I carried them out to the car and began the trip home; talking to them all the way. We arrived home at around 11:40 pm. I brought them both simultaneously into the house, set them down, talked to them a moment, and then went out to park the car.

When I returned to them a moment later, Foulla and Yapou were pushing on the carrier doors and calling to be let out. I opened both doors at the about the same time. There was a moment's pause, then both cats ran out to the next room, greeted each other, then explored every inch of their new home, vocalizing all the while. Within 5 minutes, they had been in more places of that house than Hobie had in all the 5 years that he lived there. And, for the first time, I saw Somali cats in the flesh.

Eventually, they found the living room sofa. Yapou hid underneath. Foulla later joined him. Then, Foulla went out and after a bit, came to me. A little later on, Yapou came out from underneath the couch, circled around me, and then made friends. Within an hour, I had cat all over me - each hand petting a cat. I didn't sleep that night, as one would start looking around and vocalizing, then the other would join. Finally, by 11 in the morning, things were almost back to sanity.

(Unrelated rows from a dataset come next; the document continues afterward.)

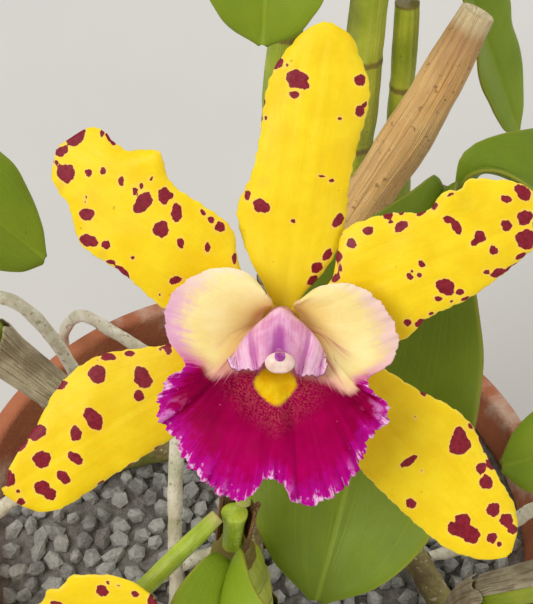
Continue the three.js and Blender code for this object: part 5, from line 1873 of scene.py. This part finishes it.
def pot_recipe(surface, place):
    height = node(place.id_data, "ShaderNodeSeparateXYZ", Vector=place).outputs["Z"]
    skin = mottled(place, 28.0, colour(166, 92, 58), colour(190, 116, 78))
    thrown = node(place.id_data, "ShaderNodeCombineXYZ", Z=height).outputs[0]
    rings = noise(thrown, 420.0, 4.0, 0.7)
    skin = tint(skin, between(rings, 0.52, 0.68, 0.0, 0.22), 206, 138, 100)
    damp = plus(height, times(noise(place, 30.0, 4.0), 0.05))
    skin = tint(skin, between(damp, 0.075, 0.035, 0.0, 0.5), 130, 72, 48)
    salt = times(between(noise(place, 46.0, 6.0, 0.62), 0.5, 0.66),
                 between(damp, 0.05, 0.11, 0.25, 1.0))
    skin = tint(skin, times(salt, 0.6), 222, 200, 180)
    moss = times(between(noise(place, 70.0, 5.0), 0.56, 0.66),
                 between(damp, 0.04, 0.015, 0.0, 0.5))
    skin = tint(skin, moss, 96, 100, 56)
    speck = between(noise(place, 1300.0, 2.0), 0.68, 0.76, 0.0, 0.5)
    skin = tint(skin, speck, 104, 60, 42)
    relief = plus(times(rings, 1.2), grained(place, 1300.0))
    return skin, plus(relief, noise(place, 500.0, 5.0)), 0.0004, 0.6, between(salt, 0.0, 1.0, 0.78, 0.95)


weathered_clay = new_material("weathered terracotta", pot_recipe, roughness=0.85)
add_piece("clay_pot", pot_mesh(), weathered_clay, "terracotta", "pot")

# %% [markdown]
# ## Floor and light
#
# The plant stands on a plain pale floor under wide soft lamps, as in a studio with diffusers. A broad
# key lamp from the upper left gives the gentle highlights, and a weaker one from the right keeps the
# shadows open.

# %% Floor and lights
FLOOR_SIZE = 6.0
floor_mesh = bpy.data.meshes.new("floor")
half = FLOOR_SIZE / 2
floor_mesh.from_pydata([(-half, -half, 0), (half, -half, 0), (half, half, 0), (-half, half, 0)], [],
                       [(0, 1, 2, 3)])
floor = linked("floor", floor_mesh)


def floor_recipe(surface, place):
    return [mottled(place, 2.0, colour(205, 203, 198), colour(214, 212, 207))]


floor_material = new_material("pale paper floor", floor_recipe, roughness=0.9)
floor_mesh.materials.append(floor_material)


def soft_lamp(name, place, aim, size, power):
    lamp = bpy.data.lights.new(name, "AREA")
    lamp.shape = "DISK"
    lamp.size = size
    lamp.energy = power
    holder = linked(name, lamp)
    holder.location = place
    holder.rotation_euler = (Vector(aim) - Vector(place)).to_track_quat("-Z", "Y").to_euler()
    print(name, "lamp:", power, "W")


bloom_height = 0.22
soft_lamp("key", (-0.75, -0.65, 1.25), (0, 0, bloom_height), 0.9, 13)
soft_lamp("fill", (0.95, -0.75, 0.75), (0, 0, bloom_height), 1.0, 3)
soft_lamp("rim", (0.3, 0.95, 0.95), (0, 0, bloom_height), 0.8, 5)

world = bpy.data.worlds.new("pale room")
world.use_nodes = True
world.node_tree.nodes["Background"].inputs["Color"].default_value = (1.0, 0.99, 0.96, 1.0)
world.node_tree.nodes["Background"].inputs["Strength"].default_value = 0.5
bpy.context.scene.world = world
bpy.context.scene.view_settings.view_transform = "Standard"

# %% [markdown]
# ## Closing
#
# At the end the view layer is brought up to date.

# %% Finish the scene
bpy.context.view_layer.update()
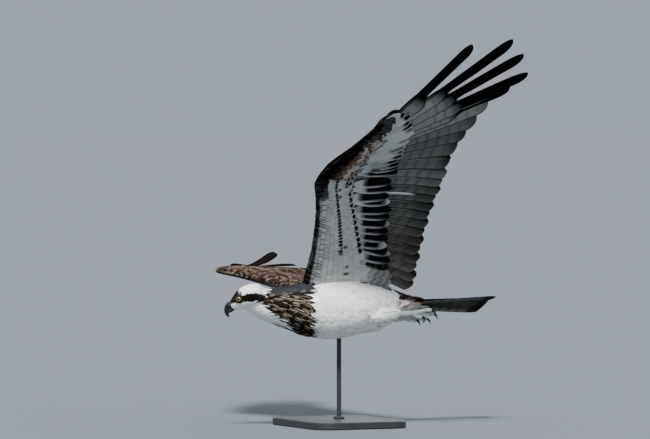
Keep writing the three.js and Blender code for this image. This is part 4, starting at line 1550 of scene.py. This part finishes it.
@dataclass
class Wing:
    """One wing's feathers."""

    surface: WingSurface
    outer: float = 11  # how far a flight feather reaches outwards of its shaft
    primary_inner: float = 33
    secondary_inner: float = 27
    slat: float = 1.3  # how much lower its inner edge lies than its neighbour's outer one
    columns: tuple[float, ...] = (-1, -0.5, -0.1, 0, 0.04, 0.3, 0.6, 0.85, 1)
    pale_quill: int = -4  # the secondary with a white streak along its shaft
    rows: int = 11  # of coverts, the greater ones last
    hand: float = 256  # the p past which the small coverts are larger and fewer
    covert_shares: tuple[float, ...] = (0, 0.2, 0.3, 0.38, 0.48, 0.62, 0.76, 0.88, 0.95, 1.0)
    covert_columns: tuple[float, ...] = (-1, -0.5, 0, 0.5, 1)
    thumbs: tuple = (((262, -34), (352, 22)), ((258, -30), (334, 30)), ((255, -24), (316, 30)))
    seed: int = 21

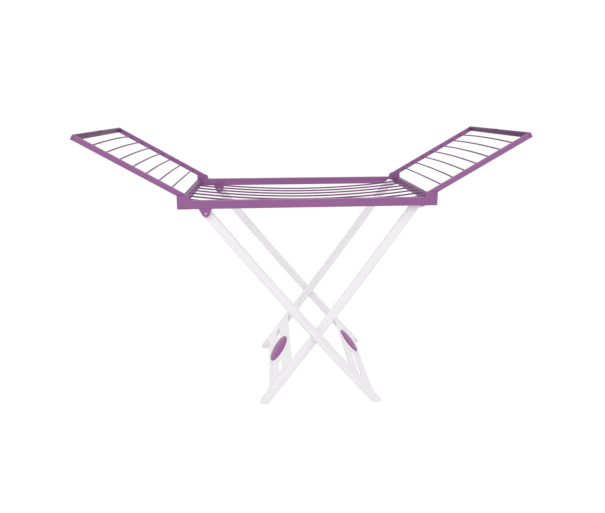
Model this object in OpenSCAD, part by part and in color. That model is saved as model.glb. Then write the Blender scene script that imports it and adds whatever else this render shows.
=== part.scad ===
// Winged clothes drying rack: deck frame with sagging bars, two folding wings, scissor legs.
// Millimetres, Z up, floor at z = 0, origin under the middle of the rack.
// X runs along the deck, Y across it; the front is at negative Y.

/* [Deck] */
// Length of the deck over its end rails
deck_l = 1050; // [1046:1:1056]
// Width of the deck over its long rails
deck_w = 570; // [560:1:590]
// Height of the deck's underside above the floor
deck_z = 900; // [898:1:902]
// Height of the deck rails
rail_h = 34; // [33:0.5:36]
// Thickness of the long rails and of the end rails
rail_t = 20; // [19.5:0.5:22]
// Rounding along the rail edges
rail_edge = 2.5; // [1:0.5:4]
// Wall left over the channel under the long rails
rail_wall = 2.5; // [2:0.5:3.5]
// Number of bays between the cross ribs in that channel
rail_bays = 11; // [8:1:14]
// Thickness of those cross ribs
rib_t = 2.4; // [1.6:0.2:3]

/* [Bars] */
// Diameter of the deck bars
bar_d = 7; // [6:0.5:8]
// Number of deck bars
bar_n = 7; // [5:1:8]
// Height of the bar ends above the deck's underside
bar_rise = 24.5; // [23:0.5:25.5]
// Sag of the deck bars at mid length
bar_sag = 33.5; // [28:0.5:36]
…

Many years have passed since their arrival. They have long since become family. The miracle happened, even though I never actually went out to look for a cat. The time was right and the cat was there. I just never dreamed it would be two cats. And Somalis, at that.

Have I got over the loss of Hobie? The guilt, yes. But, I still miss him and still mourn for him deep inside. I know I always will. But, life goes on. Foulla and Yapou make sure of that!